Current guest researchers

Shaimaa Atef
Shaimaa Atef is a PhD candidate in the Analysis and Management of Cultural Heritage at Scuola IMT Alti Studi Lucca in Italy. Her research explores the administrative history of antiquities management bodies in Egypt, with a particular focus on the governance and administration of public museums. She holds a Master’s degree in Cultural Heritage Management from Sorbonne University, Paris 1 (2014), where she published her thesis on the architectural preservation of the vernacular heritage of Siwa Oasis, Egypt. In 2015, she further specialized in research methodologies by earning a Diploma in Research Methods and Skills from the Maastricht School of Management, Netherlands.

Christina de Korte
Christina de Korte is a visual artist and a student in the research master’s program in Religious Studies at Utrecht University in the Netherlands. She holds a bachelor’s degree in Fine Art from the HKU University of Arts Utrecht and a bachelor’s degree in Language and Culture Studies from Utrecht University. Her master’s thesis research “Let the Textile Speak: Egyptian Khayamiya Through the Streets of Cairo” focuses on the Egyptian appliqué technique khayamiya—derived from the Arabic word for tent, namely khayma—and its contemporary usages before and during Ramadan. By following the routes of various types of khayamiya through Cairo’s streets and taking courses in the Street of the Tentmakers, she analyses how khayamiya dresses up the city, and invites people to interact with it. This interdisciplinary approach between textiles, heritage, material religion, and (art-)history makes it possible to let the textile speak.

Claudia Cazzaniga
Claudia Cazzaniga is a graduate student at the University of Milan, pursuing a Master's degree in Languages and Cultures for Communication and International Cooperation. Her master's dissertation explores the structure of personal networks among migrant women from Egypt to Italy, according to a qualitative and gender-sensitive approach.

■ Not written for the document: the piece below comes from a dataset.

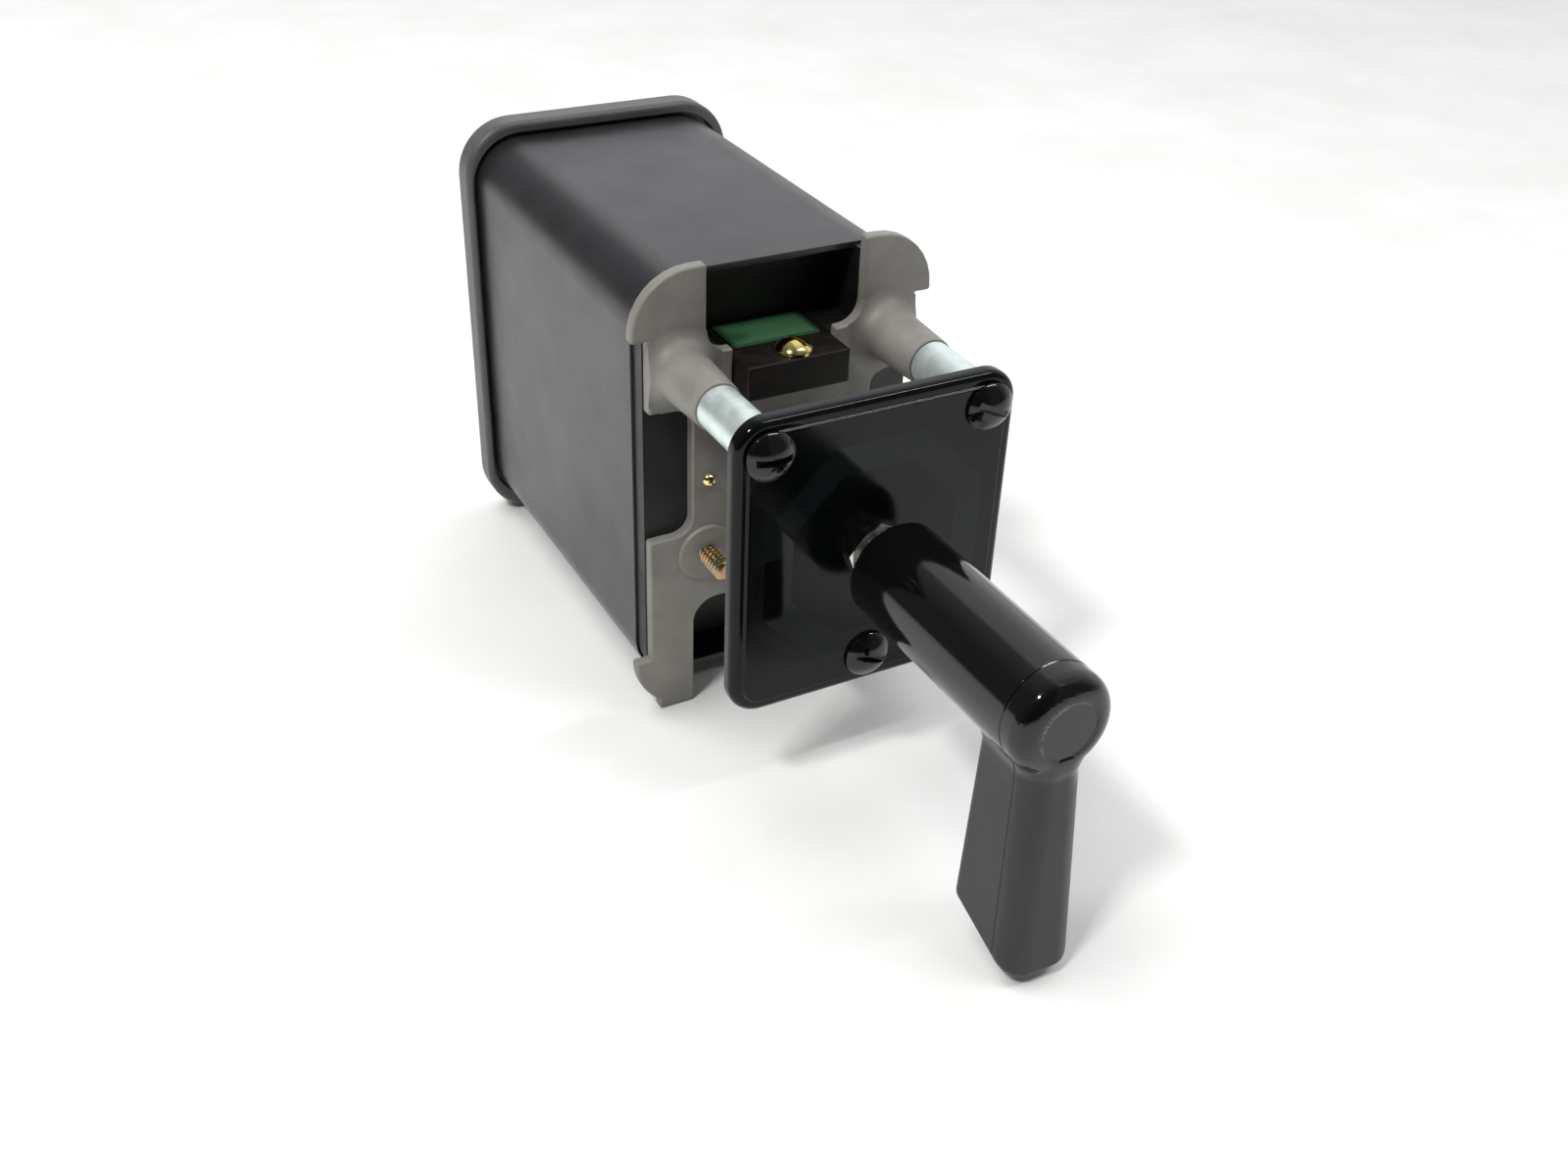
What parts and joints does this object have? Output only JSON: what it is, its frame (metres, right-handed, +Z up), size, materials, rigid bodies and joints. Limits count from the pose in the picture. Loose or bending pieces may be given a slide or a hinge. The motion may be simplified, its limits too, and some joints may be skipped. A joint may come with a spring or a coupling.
{
  "type": "rotary isolator switch",
  "caption": "Panel-mounted rotary isolator switch: pistol-grip handle, square front plate, die-cast support with ears, and a stack of contact stages under a black cover.",
  "frame": {"origin": "on the shaft axis, at the back face of the front plate, which is the front face of the panel", "axes": "+X to the right seen from the front, +Y along the shaft into the panel, +Z up; the grip hangs down at rest"},
  "size_m": [0.0638, 0.194, 0.097],
  "materials": {
    "gloss_black": "high gloss moulded thermoset",
    "gloss_black_handle": "gloss on the tube, satin on the grip",
    "black_screw": "black oxide, oiled",
    "zinc_plated": "bright zinc plate over turned steel",
    "nickel_plated": "nickel plate",
    "die_cast_zinc": "matt as-cast zinc alloy",
    "bronze": "sintered bronze",
    "brass": "machined",
    "black_phenolic": "moulded phenolic",
    "brown_phenolic": "moulded phenolic",
    "steel": "machined",
    "spring_steel": "tempered strip",
    "green_label": "printed label, blank",
    "yellow_zinc": "yellow chromate over zinc",
    "black_enamel": "semi-gloss black",
    "black_moulding": "satin moulded",
    "cam_nylon": "natural nylon"
  },
  "bodies": {
    "housing": {"front_plate": "gloss_black", "mounting_screws": "black_screw", "spacer_sleeves": "zinc_plated", "plate_collar": "nickel_plated", "front_support": "die_cast_zinc", "support_bush": "bronze", "detent_housing_screws": "brass", "detent_housing": "black_phenolic", "stop_pins": "steel", "detent_spring_left": "spring_steel", "detent_spring_right": "spring_steel", "terminal_block": "brown_phenolic", "terminal_block_screw": "brass", "terminal_label": "green_label", "contact_springs_left": "spring_steel", "contact_springs_right": "spring_steel", "terminal_screws": "brass", "rear_barrier": "black_phenolic", "rear_plate": "steel", "rear_bush": "bronze", "tie_rods": "yellow_zinc", "tie_rod_washers": "zinc_plated", "tie_rod_nuts": "zinc_plated", "cap_pillars": "steel", "cap_screws": "black_screw", "cover": "black_enamel", "rear_cap": "black_moulding", "stage_block_1": "black_phenolic", "fixed_contacts_1": "brass", "stage_block_2": "black_phenolic", "fixed_contacts_2": "brass", "stage_block_3": "black_phenolic", "fixed_contacts_3": "brass", "stage_block_4": "black_phenolic", "fixed_contacts_4": "brass"},
    "rotor": {"operating_shaft": "steel", "retaining_ring": "spring_steel", "handle_body": "gloss_black_handle", "handle_front": "gloss_black_handle", "handle_screw": "steel", "stop_arm": "steel", "detent_wheel": "steel", "cam_1": "cam_nylon", "cam_2": "cam_nylon", "cam_3": "cam_nylon", "cam_4": "cam_nylon"},
    "left_contacts": {"contact_carrier_left_1": "cam_nylon", "contact_carrier_left_2": "cam_nylon", "contact_carrier_left_3": "cam_nylon", "contact_carrier_left_4": "cam_nylon", "moving_contacts_left": "brass"},
    "right_contacts": {"contact_carrier_right_1": "cam_nylon", "contact_carrier_right_2": "cam_nylon", "contact_carrier_right_3": "cam_nylon", "contact_carrier_right_4": "cam_nylon", "moving_contacts_right": "brass"}
  },
  "joints": [
    {"name": "handle_turn", "type": "hinge", "parent": "housing", "child": "rotor", "pos_m": [0, 0, 0], "axis": [0, 1, 0], "range_deg": [-45, 45], "deforming": ["detent_spring_left", "detent_spring_right"]},
    {"name": "left_contacts_slide", "type": "slide", "parent": "housing", "child": "left_contacts", "axis": [1, 0, 0], "range_m": [-0.0015, 0.0015], "deforming": ["contact_springs_left"]},
    {"name": "right_contacts_slide", "type": "slide", "parent": "housing", "child": "right_contacts", "axis": [1, 0, 0], "range_m": [-0.0015, 0.0015], "deforming": ["contact_springs_right"]}
  ],
  "couplings": [
    {"joint": "left_contacts_slide", "follows": "handle_turn", "m_per_rad": -0.0019099},
    {"joint": "right_contacts_slide", "follows": "handle_turn", "m_per_rad": -0.0019099}
  ]
}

Her project involves field research, including in-depth interviews with a sample of Egyptian women living in a multicultural neighborhood in Milan, as well as with their families in Egypt. The research focuses on the changes in relational dynamics within these networks following migration.

Annmarie Kiiskinen
Annmarie Kiiskinen is a CHASE AHRC funded Doctoral Researcher at the collaborative PhD project ‘Transnational Solidarity, Patronage, and Politicking: Egyptian-Southern African Relations in the Global Cold War’ with SOAS University of London, Birkbeck University of London and Arab and African Research Center in Cairo. Following studies in Middle Eastern studies and work in diplomacy and conflict resolution, she is writing her PhD thesis on the the histories of African liberation and anticolonial solidarity in Nasser’s Egypt, looking at the role of Afro-Arab politics and African activists in Cairo.